Atualmente a  prefeitura tenta buscar parceiros na iniciativa privada para promover a requalificação  urbanística e ambiental da região. Uma das alternativas é transformar a área em um eixo cultural. O prédio de dois andares onde funcionou o clube Iguaçu e a Casa Mineira,  foi comprado pela prefeitura que depositou em juízo parte do dinheiro. No entanto, a suposta proprietária entrou na Justiça alegando o valor pago. Enquanto a causa não for julgada, para saber quem realmente é o proprietário do imóvel, nada pode ser feito. O prédio ameaça desabar. Nele moram duas mulheres e um rapaz.

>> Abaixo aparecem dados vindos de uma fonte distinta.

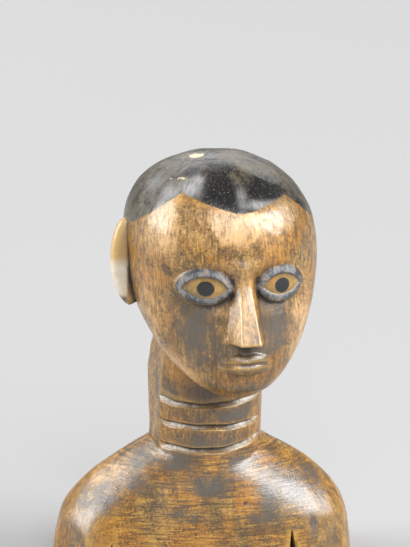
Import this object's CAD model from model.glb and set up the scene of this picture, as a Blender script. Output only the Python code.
"""Bust of a carved wooden twin figure: one carving with worn paint and a dark patina.

Sizes are in millimetres while the carving is shaped, and its mesh is stored in metres.
The figure faces -Y, and its own left hand is at +X.
"""
import math

import bpy
import numpy as np
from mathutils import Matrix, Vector
from mathutils.bvhtree import BVHTree


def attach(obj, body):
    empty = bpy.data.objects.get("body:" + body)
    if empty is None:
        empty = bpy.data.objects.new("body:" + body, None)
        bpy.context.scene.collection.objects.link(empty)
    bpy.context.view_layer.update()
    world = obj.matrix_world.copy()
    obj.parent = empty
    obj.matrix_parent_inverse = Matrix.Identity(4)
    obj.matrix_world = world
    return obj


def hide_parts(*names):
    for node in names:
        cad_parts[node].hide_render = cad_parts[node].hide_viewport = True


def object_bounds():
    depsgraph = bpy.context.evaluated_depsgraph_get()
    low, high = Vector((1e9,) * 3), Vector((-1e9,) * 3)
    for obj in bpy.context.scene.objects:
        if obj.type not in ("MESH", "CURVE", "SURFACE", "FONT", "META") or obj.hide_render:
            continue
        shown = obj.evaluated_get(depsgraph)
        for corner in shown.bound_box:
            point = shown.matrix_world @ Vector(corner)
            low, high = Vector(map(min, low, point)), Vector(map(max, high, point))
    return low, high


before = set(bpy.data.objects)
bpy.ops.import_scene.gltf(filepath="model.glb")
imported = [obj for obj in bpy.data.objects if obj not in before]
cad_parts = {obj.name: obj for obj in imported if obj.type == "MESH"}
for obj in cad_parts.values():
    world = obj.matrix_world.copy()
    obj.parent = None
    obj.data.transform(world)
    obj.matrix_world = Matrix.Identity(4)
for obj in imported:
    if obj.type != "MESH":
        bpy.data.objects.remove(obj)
cad_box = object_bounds()

MM = 0.001
UP = (0, 0, 1)

# Sizes of the bust, the same as in the part's source
TOTAL_HEIGHT = 88.0
HEAD_HEIGHT = 48.0
HEAD_WIDTH = 38.4
HEAD_FRONT = 20.5
HEAD_BACK = 21.0
HEAD_WIDEST = 0.6  # share of the head's height, up from the chin
CHIN_FRONT = 13.0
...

Hoje, no entorno da praça, funcionam algumas oficinas de artesãos do couro. Aos poucos outras empreendimentos foram se instalando na praça Waldomiro Silva,  como madeireiras, serralherias, um cinema, uma barbearia que levam um pouco de vida ao lugar, porém, os moradores denunciam a presença de traficantes e usuários de drogas que à noite ocupam os imóveis abandonados . “ Queremos que a prefeitura retire o entulho e melhore a iluminação”, pedem os comerciantes da região. O certo é que se houver boa vontade, mobilização dos proprietários dos imóveis e ajuda do poder público, a região da Baixada pode se transformar em um cartão postal e ponto turístico da cidade. É só querer.

 

Prédio que abrigou as casas Pernambucanas e loja de Dema serve hoje como depósito de lixo. Ao fundo, casarão que foi sede do Automovél Clube  e Casa Mineira está em ruinas e em  disputa judicial.